At which points in the wedding ceremony is music most appropriate?




The focal point of the wedding ceremony, whether church or civil, is the public exchange of promises between a man and woman in front of their family and friends, to love and care for each other for their lifetimes. The ceremony sits right at the heart of a very special day. Live music, introduced judiciously, is a device that can greatly increase the sense of occasion as the ceremony unfolds.




The musicians can play softly in the background as the guests gather together before the service starts. An appropriate choice of music can of itself announce and accompany the entrance of the bride. A song or short musical performance during the signing of the register provides a contemplative focus for your guests. The sense of celebration can be fully released through the choice of joyful music as the newly-married couple receive congratulations.

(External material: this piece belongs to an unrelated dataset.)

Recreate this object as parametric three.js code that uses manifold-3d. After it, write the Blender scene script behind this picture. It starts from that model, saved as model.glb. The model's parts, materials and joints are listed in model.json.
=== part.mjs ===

Selecting the music and musicians for a religious wedding ceremony.




The wedding ceremony in a religious setting carries an ancient tradition. In England, the sound of the organ, choirboys and a peal of bells instantly springs to mind. Whatever your persuasion, there will be a long tradition of music appropriate to each moment in the service. Making use of that tradition links your marriage service with the generations of couples who have made the same promises contained in the wedding ceremony down the years before you.




Whether you decide to stay firmly within traditional guidelines or break away, make sure you talk through your choice of music with the minister who will be officiating at the ceremony. The music you choose must be of a sacred nature, and he or she must feel happy that it will fit with the tone of the service to be conducted.




The music you choose needs to be appropriate to the size and style of the religious building in which the service is taking place. Classical chamber music generally fits into this scenario well. You might consider a string quartet ... or if the venue is smaller, a duo comprising an accompanying instrument such as the piano or guitar with a top-line instrument such as violin, flute or saxophone.




Choosing the music and instrumentation for a secular wedding service.




The secular wedding ceremony is a relatively new phenomenon in the UK. You have the freedom to choose from a much wider selection of music, from traditional to modern, to make your particular ceremony unique. But where do you begin? If you're stuck for ideas, visit Hop Till You Drop's Wedding Music Guide. There's a wealth of info regarding resources available on The Internet to "get you on the right track", so to speak.




The range of musical styles that will fit the bill in the secular setting is broader. Traditional folk tunes, classic modern love themes, tried and tested jazz standards may all possibly suit your style. Intimate acoustic duos and trios will suit a small gathering. If the venue is large, a fuller band will be needed to make sufficient impact.




Be aware, also, that strictly sacred music cannot as a rule be used outside a religious setting. When you've made your musical selection, do run it past the officiating registrar to make sure that it is acceptable.